Den Produktionsprozess starten
Beim Fesselverfahren müssen die Holzschnitzel bei Inbetriebnahme der Anlage mit Essigbakterien geimpft werden. Dafür lässt man naturbelassenen Essig durch die Schnitzel durchlaufen. Beim Submers-Verfahren gibt man zu Beginn der Produktion Essigbakterien bei.
Es braucht etwas Start-Kapital
Als Einstieg in die Essigproduktion benötigt man zirka 15'000 Franken Kapital für eine 150-Liter-Submers-Anlage, Occasions-Tanks und Kleinmaterial. Zusätzlich kommen geeignete Räumlichkeiten dazu. Bruno Muff verkauft seine Qualitäts-Essige im Schnitt für 24 Franken den Liter.
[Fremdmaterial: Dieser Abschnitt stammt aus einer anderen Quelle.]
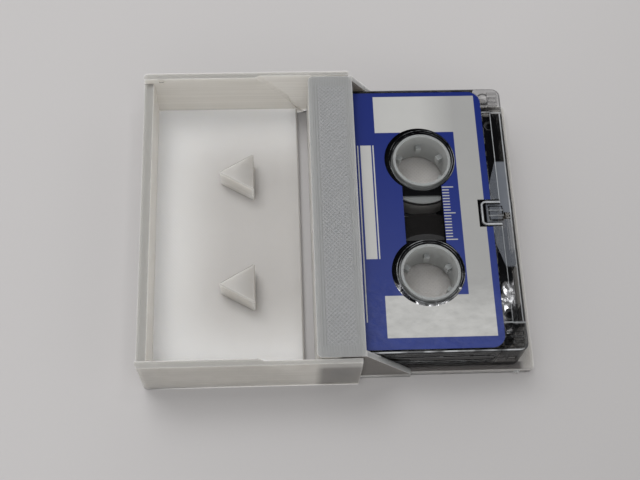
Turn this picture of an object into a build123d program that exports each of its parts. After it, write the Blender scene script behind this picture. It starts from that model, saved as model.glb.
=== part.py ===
from build123d import *

import os
from math import acos, atan2, cos, degrees, hypot, radians, sin

os.makedirs("parts", exist_ok=True)

# Frame: millimetres, Z up. The origin lies on the table under the hinge axis, which runs
# along Y. The tray lies towards -X and the opened lid, with the cassette, towards +X.

# Case, overall
half_length = 33.3
case_height = 12.5
hinge_height = case_height / 2
plate = 1.5
tray_half_width = 27.25
corner_radius = 0.9

# Tray
ear_reach = 3.2
end_wall = 1.6
end_wall_top = case_height - plate - 0.1
thick_inner = 26.1
thin_inner = 26.5
floor_end = -5.9
floor_lead = 0.3
relief_top_x = -13.6
relief_floor_x = -5.3
relief_ramp = 60
swing_radius = 7.55

# Lid
spine_outer = 4.1
flap_edge = 3.8
cheek_foot = 12.1
lid_half_width = 26.2
panel_half_width = 25.9
cheek = 1.0
bend_radius = 0.5

# Hinge pins on the cheeks, sockets in the ears
pin_radius = 1.5
pin_length = 0.7
pin_lead = 0.15
socket_clearance = 0.05
socket_depth = 0.45

# Eight-sided snap nubs on the panel's edges, dimples in the tray walls
snap_x = 30.3
nub_radius = 0.65
nub_height = 0.35
nub_taper = 40
dimple_gap = 0.05

# Cassette, overall
cassette_back = -2.3
cassette_front = 30.9
cassette_half_width = 25.0
cassette_thickness = 8.0
cassette_base = plate + 0.05
seam_height = cassette_base + cassette_thickness / 2
cassette_corner = 1.5

# Shell halves, sizes counted from the seam
half_shell = cassette_thickness / 2
cavity_depth = 2.5
cavity_corner = 0.5
side_wall = 1.3
front_wall = 0.8
rim_bevel = 0.35
hub_hole = 5.35
hub_rim = 5.8
step_back = 2.2
step_drop = 0.25
step_half_length = 20.2
corner_wall_x = 26.3
weld_pocket = (27.7, 22.7)
weld_pocket_radius = 1.0
head_window = 12.0
roller_window = 7.4
roller_window_y = 12.4

# Ribbed recess in each front corner of the shell's faces
corner_recess = (29.4, 22.8)
corner_recess_size = (1.8, 2.6)
corner_recess_depth = 1.0
corner_rib = 0.3

# Shallow ridged band along the shell's sides, with a pocket in front of it
band_x = 12.8
band_length = 26.2
band_height = 2.7
band_depth = 0.2
band_ridge = 0.35
side_pocket_x = 28.8
side_pocket_size = (1.4, 1.2)
side_pocket_depth = 0.5

# Open frame over the pressure pad, with a ribbed block inside, in both faces
boss_back = 6.1
boss_half_width = 2.6
frame_size = (3.5, 4.7)
frame_wall = 0.55
frame_corner = 0.7
frame_height = 0.2
pad_block_size = (2.6, 2.9)
pad_block_back = 3.05
pad_block_corner = 0.6
pad_block_height = 0.12
pad_block_rib = 0.25
face_slot = (1.3, 0.5)
face_slot_size = (1.0, 1.2)

# Labels in shallow seats on both faces, their hub holes a little off the hubs
label_recess = 0.12
label_front = cassette_front - 3.8
label_back = cassette_back + 1.3
label_half_width = 24.3
label_corner = 2.2
label_gap = 0.1
label_thickness = 0.08
label_hole = 6.25
label_shift = 0.4
window_half_width = 3.45

# Slip sheets: thin film between the packs and the shell, cut away over the head's place
sheet_thickness = 0.1
sheet_gap = 0.05
sheet_margin = 0.3
sheet_hole = 5.4
sheet_front = 29.9
sheet_cut = (2.6, 10.8)
sheet_window = 8.6

# Hubs
hub_x = 15.7
hub_y = 10.65
hub_bore = 4.65
collar_radius = 5.1
drum_radius = 7.7
drum_half = 2.1
collar_half = 3.8
tooth_count = 6
tooth_inner = 3.7
tooth_root = 0.2
tooth_width = 0.9
tooth_half = 0.75
clamp_width = 3.2
clamp_depth = 1.3
clamp_gap = 0.04

# Tape
tape_half = 3.81 / 2
supply_radius = 11.7
takeup_radius = 8.1
run_thickness = 0.08
run_gap = 0.05
pack_gap = 0.02

# Guide rollers and the posts they turn on
roller_x = 28.7
roller_y = 18.1
roller_radius = 1.1
roller_bore = 0.62
post_radius = 0.56

# Hub pegs on the tray's floor: the closing cassette centres itself on them
peg_x = 16.2
peg_radius = 4.2
peg_height = 4.5
peg_corner = 0.3
peg_lead = 0.2

# Pressure pad on its leaf spring, the spring's seats, and the shield behind
pad_size = (1.0, 4.0, 3.4)
pad_corner = 0.2
pad_gap = 0.06
spring_thickness = 0.15
spring_height = 3.0
spring_half_length = 5.5
spring_flat = 2.2
spring_sweep = 1.0
seat_size = (1.2, 0.8)
seat_y = spring_half_length + 0.9
seat_gap = 0.2
post_gap = 0.05
shield_thickness = 0.25
shield_half_length = 4.4
shield_side = 0.45
shield_gap = 1.0

past = 1.0


def block(x_limits, y_limits, z_limits, mode=Mode.ADD):
    # a plain block between two limits on each axis, in the part being built
    low, high = zip(x_limits, y_limits, z_limits)
    centre = tuple((a + b) / 2 for a, b in zip(low, high))
    with Locations(centre):
        Box(*(b - a for a, b in zip(low, high)), mode=mode)


def along_y(y):
    # a plane facing -Y at the given place, its sketches drawn in x and z
    return Plane.XZ.offset(-y)


def nearest(shapes, x, y, z=0):
    return shapes.sort_by_distance((x, y, z))[0]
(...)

Weitere Informationen: www.haldihof.ch
Verschiedene Herstellungs-Verfahren
Überall stehen verschiedene Plastik- und Holzfässer sowie Stahltanks. Es sieht aus wie in einem Weinkeller. In einem Stahlbehälter gärt Essig vor sich hin. Die Temperatur liegt idealerweise zwischen 28 und 32°C. «Das ist eine 150-Liter-Submers-Anlage», erklärt Fachmann Bruno Muff. «Das kommt von ‹unter Wasser.›» Die Essigbakterien schweben in der Flüssigkeit oder anders gesagt, sind untergetaucht.
Wenn die Anlage einmal läuft, kann man alle sieben bis acht Tage 50 Liter fertigen Essig abzapfen. «Diese müssen dann durch 50 Liter Wein ersetzt werden, damit die Essigbakterien wieder etwas zu beissen haben.» Wenn Muff von seinen Essigbakterien spricht, tönt das, als seien es Haustiere. «Sie sind Lebewesen und richtige Diven», meint er mit einem Schmunzeln.
Auf dem Haldihof gibt es noch ein zweites Verfahren, um Essig herzustellen: das Fesselverfahren. Hierzu zeigt Bruno Muff stolz auf ein grosses «Holzfass». Der obere Teil der Anlage ist mit Holzschnitzeln, die mit Essigbakterien geimpft wurden, befüllt. «Gemäss traditioneller Herstellungsweise verwendet man Buchenholzschnitzel», erklärt der Profi. Im unteren Teil des «Fasses» sind 200 Liter Wein eingefüllt, die immer wieder nach oben gepumpt und über die Holzschnitzel gebraust werden. Nach zirka einer Woche hat man 200 Liter fertigen Essig, «der einen leichten Geschmack nach Holz hat», beschreibt Bruno Muff das Endprodukt.
Nicht einfach nur Essig
Die fertigen Essige des Haldihofs sind unfiltriert und nicht pasteurisiert. Die Geschmacksstoffe bleiben so voll erhalten. Es kann sich aber mit der Zeit auch eine Essigmutter bilden. «Das spricht für Qualität, denn das naturbelassene Produkt lebt. Solchen Essig muss man unbedingt als Qualitätsprodukt positionieren», erklärt und rät Bruno Muff. Auch macht er nicht einfach Apfelessig, sondern sortenreine Essige, wie Gelbmöstlerbirnenessig oder Bohnapfelessig. «Solche Produkte sind gefragt.»